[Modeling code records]
● ● ● ●

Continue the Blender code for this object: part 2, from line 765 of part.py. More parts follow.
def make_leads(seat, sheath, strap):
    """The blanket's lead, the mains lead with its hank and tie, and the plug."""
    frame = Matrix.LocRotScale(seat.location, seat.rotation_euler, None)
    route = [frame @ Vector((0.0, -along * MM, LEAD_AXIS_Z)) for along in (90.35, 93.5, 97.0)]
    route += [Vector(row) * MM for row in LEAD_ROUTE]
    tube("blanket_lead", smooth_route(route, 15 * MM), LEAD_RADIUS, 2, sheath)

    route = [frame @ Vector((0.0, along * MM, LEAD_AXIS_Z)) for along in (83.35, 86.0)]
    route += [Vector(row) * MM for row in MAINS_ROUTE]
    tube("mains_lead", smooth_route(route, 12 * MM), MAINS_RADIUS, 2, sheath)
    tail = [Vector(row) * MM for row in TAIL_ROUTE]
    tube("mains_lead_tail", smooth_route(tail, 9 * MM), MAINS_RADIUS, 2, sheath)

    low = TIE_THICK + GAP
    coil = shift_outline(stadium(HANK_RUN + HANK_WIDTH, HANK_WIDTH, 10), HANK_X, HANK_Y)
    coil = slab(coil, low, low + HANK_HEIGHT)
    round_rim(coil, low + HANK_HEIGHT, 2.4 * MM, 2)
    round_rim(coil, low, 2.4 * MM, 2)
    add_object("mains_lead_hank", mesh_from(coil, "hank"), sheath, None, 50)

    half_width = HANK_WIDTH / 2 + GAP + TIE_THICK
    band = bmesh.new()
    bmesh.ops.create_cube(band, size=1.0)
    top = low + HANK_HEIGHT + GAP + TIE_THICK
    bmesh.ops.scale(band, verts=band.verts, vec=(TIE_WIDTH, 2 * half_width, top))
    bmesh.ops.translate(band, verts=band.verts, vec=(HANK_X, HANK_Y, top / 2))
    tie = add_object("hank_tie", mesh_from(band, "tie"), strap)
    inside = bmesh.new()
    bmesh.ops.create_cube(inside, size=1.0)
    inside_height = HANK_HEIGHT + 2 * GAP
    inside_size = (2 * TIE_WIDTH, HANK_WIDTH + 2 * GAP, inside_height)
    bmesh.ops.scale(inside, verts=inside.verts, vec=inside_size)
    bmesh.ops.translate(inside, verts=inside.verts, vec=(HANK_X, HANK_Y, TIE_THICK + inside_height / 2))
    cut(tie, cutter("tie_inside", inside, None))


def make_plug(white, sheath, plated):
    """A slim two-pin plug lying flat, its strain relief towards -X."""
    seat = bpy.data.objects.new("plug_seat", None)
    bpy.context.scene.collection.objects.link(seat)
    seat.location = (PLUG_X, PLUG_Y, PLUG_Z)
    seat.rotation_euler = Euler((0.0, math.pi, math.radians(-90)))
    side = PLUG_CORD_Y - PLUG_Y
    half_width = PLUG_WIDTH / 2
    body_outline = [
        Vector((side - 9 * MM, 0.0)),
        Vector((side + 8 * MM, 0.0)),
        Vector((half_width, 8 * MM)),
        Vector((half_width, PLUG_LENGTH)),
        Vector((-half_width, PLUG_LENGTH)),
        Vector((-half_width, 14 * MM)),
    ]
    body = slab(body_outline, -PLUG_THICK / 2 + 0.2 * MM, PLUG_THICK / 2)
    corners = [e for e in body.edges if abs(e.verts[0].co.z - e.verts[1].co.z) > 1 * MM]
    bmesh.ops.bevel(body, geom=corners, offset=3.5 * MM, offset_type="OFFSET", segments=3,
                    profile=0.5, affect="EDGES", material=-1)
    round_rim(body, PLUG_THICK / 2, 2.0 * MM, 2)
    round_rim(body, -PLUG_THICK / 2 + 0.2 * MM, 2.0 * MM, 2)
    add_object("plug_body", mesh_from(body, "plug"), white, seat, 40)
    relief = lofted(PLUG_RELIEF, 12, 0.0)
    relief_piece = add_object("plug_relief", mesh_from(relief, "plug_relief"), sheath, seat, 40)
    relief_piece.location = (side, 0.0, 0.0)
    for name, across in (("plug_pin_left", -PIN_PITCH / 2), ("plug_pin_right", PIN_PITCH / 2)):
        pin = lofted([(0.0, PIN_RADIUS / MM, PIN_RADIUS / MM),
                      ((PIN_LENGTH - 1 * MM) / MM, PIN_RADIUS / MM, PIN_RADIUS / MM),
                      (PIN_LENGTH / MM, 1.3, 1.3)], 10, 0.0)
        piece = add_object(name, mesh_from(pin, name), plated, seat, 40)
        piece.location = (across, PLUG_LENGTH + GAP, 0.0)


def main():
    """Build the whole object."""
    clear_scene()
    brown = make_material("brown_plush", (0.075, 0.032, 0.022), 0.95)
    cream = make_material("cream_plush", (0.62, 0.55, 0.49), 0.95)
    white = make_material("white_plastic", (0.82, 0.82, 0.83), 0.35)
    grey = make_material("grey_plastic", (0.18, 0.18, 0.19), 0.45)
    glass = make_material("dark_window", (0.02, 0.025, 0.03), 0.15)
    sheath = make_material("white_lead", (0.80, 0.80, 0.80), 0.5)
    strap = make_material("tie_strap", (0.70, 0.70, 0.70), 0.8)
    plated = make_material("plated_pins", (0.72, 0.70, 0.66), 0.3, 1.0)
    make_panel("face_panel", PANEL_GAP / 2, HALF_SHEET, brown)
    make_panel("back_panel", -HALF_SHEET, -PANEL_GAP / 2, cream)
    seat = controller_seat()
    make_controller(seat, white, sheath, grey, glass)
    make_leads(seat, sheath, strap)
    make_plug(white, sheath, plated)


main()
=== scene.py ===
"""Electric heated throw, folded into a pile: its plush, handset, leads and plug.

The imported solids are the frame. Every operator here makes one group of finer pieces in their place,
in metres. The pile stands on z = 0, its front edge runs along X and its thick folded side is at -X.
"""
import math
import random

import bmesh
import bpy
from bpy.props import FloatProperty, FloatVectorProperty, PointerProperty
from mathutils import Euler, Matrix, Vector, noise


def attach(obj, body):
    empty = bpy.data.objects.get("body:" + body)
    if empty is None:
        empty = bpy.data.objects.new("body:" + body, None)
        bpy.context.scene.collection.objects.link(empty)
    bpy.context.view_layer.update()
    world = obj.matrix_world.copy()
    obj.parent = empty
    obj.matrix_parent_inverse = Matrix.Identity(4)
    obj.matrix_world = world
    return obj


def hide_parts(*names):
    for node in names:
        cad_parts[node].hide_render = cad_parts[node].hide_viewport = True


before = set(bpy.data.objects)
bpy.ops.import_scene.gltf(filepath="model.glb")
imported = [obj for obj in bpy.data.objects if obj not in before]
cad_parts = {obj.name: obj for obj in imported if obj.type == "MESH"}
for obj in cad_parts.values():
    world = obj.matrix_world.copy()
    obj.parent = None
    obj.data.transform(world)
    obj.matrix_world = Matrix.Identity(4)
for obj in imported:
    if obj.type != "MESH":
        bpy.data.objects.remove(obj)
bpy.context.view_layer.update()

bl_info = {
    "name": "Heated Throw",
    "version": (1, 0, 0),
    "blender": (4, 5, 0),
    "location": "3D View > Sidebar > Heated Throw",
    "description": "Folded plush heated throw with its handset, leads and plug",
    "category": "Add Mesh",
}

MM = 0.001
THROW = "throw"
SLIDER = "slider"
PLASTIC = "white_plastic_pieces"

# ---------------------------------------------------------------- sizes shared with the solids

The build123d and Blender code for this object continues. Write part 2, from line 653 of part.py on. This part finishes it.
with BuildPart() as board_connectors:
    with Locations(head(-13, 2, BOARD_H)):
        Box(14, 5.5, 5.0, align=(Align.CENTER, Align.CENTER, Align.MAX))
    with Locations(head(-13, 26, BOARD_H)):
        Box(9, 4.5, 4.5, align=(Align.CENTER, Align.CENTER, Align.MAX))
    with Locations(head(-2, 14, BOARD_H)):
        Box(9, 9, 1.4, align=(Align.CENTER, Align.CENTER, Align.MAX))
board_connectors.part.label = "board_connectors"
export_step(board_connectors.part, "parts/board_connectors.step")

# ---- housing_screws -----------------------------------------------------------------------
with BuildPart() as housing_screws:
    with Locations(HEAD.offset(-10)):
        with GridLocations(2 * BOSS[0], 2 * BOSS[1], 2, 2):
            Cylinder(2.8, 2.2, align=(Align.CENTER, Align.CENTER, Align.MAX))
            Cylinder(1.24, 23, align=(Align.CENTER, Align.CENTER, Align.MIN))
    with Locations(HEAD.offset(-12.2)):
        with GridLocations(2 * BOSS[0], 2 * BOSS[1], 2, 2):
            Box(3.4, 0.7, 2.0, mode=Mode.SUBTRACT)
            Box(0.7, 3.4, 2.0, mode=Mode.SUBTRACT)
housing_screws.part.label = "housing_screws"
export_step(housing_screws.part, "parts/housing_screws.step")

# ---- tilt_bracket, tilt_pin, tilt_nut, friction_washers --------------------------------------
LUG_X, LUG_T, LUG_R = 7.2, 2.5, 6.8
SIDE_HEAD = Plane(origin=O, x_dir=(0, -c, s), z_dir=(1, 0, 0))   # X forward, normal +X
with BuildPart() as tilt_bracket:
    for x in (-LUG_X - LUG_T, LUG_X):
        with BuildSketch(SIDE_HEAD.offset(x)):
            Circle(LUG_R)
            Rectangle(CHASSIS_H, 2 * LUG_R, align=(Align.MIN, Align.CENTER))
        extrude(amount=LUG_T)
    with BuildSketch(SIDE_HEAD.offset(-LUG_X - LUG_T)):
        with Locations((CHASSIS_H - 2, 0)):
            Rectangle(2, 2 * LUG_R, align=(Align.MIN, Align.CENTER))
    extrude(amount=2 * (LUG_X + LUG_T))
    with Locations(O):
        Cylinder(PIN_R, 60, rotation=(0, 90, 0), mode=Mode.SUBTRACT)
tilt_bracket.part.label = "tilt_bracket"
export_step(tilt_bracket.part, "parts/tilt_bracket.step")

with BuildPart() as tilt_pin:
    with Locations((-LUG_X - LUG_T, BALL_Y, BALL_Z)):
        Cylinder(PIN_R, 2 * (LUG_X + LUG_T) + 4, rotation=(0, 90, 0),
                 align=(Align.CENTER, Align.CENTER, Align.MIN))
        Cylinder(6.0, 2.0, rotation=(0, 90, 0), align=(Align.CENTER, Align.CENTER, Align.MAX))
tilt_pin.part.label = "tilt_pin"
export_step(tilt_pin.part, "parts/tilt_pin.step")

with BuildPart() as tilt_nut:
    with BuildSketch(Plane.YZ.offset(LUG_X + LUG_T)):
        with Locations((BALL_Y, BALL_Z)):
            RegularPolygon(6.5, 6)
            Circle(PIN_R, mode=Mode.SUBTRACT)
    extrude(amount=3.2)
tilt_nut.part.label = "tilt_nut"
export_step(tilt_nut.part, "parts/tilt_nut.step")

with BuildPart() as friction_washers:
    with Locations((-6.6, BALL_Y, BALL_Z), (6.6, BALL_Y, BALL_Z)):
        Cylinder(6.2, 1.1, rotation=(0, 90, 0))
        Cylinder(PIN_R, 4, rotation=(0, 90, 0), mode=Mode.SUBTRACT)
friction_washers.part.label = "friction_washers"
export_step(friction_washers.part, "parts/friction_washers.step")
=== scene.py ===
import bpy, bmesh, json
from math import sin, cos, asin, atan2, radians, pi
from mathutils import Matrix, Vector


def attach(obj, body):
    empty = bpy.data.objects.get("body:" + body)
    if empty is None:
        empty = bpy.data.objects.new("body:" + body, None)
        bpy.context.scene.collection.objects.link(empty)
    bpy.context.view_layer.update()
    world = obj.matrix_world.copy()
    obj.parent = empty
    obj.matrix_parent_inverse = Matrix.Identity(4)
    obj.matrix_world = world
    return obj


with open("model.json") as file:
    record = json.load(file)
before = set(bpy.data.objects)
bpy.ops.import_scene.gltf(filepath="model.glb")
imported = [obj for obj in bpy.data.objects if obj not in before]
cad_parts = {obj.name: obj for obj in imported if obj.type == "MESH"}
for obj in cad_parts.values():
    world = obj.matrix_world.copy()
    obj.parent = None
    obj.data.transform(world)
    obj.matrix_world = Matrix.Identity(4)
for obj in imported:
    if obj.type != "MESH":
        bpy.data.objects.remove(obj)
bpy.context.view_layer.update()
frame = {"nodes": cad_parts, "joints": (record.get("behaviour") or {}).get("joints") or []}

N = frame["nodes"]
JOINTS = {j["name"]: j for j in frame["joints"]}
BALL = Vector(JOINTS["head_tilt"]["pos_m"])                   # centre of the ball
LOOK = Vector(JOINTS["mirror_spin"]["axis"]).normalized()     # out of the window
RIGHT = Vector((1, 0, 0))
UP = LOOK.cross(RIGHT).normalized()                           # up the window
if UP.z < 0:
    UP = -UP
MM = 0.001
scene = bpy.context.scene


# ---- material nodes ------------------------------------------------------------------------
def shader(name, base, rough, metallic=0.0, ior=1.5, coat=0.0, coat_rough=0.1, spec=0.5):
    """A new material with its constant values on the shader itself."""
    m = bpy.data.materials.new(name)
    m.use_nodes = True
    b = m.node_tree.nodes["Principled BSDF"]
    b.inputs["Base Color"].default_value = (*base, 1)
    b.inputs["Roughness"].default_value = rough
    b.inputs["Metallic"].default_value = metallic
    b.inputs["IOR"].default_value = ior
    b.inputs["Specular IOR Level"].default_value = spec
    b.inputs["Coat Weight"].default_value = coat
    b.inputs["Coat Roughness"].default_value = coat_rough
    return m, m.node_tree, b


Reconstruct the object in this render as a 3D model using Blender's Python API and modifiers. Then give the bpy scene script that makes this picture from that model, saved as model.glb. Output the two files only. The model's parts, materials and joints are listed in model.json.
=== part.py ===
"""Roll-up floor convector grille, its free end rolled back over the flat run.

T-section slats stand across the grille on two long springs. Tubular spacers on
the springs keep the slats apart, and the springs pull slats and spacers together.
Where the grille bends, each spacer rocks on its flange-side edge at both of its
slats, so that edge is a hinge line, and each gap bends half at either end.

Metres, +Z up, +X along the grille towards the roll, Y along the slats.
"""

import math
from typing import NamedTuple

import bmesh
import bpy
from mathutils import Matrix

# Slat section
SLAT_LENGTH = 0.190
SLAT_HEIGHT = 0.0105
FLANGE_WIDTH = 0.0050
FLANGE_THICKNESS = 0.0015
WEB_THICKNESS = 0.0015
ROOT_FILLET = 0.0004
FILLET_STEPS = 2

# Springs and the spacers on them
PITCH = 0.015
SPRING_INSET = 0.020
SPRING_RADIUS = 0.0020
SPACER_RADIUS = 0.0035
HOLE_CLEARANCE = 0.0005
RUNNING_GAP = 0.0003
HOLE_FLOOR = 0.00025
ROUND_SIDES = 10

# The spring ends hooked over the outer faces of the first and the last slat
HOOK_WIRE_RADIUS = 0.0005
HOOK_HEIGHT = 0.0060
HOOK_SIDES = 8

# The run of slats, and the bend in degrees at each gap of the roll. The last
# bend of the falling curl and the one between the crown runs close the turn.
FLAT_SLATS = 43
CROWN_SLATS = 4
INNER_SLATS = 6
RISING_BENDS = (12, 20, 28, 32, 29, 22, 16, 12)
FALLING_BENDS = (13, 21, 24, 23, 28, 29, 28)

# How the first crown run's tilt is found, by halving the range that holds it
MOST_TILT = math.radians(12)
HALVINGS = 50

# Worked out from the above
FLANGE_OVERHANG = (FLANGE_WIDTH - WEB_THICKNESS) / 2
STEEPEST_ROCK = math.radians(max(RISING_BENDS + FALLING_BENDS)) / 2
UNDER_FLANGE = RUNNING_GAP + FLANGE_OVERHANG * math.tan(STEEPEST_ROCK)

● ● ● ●

- [TO BE DONE] Beginning at the first line of the records, give again each line exactly as written, ending with the line that contains "9 * MM), MAINS_RADIUS, 2, sheath)".

- [SOLVED PROBLEM]
Continue the Blender code for this object: part 2, from line 765 of part.py. More parts follow.
def make_leads(seat, sheath, strap):
    """The blanket's lead, the mains lead with its hank and tie, and the plug."""
    frame = Matrix.LocRotScale(seat.location, seat.rotation_euler, None)
    route = [frame @ Vector((0.0, -along * MM, LEAD_AXIS_Z)) for along in (90.35, 93.5, 97.0)]
    route += [Vector(row) * MM for row in LEAD_ROUTE]
    tube("blanket_lead", smooth_route(route, 15 * MM), LEAD_RADIUS, 2, sheath)

    route = [frame @ Vector((0.0, along * MM, LEAD_AXIS_Z)) for along in (83.35, 86.0)]
    route += [Vector(row) * MM for row in MAINS_ROUTE]
    tube("mains_lead", smooth_route(route, 12 * MM), MAINS_RADIUS, 2, sheath)
    tail = [Vector(row) * MM for row in TAIL_ROUTE]
    tube("mains_lead_tail", smooth_route(tail, 9 * MM), MAINS_RADIUS, 2, sheath)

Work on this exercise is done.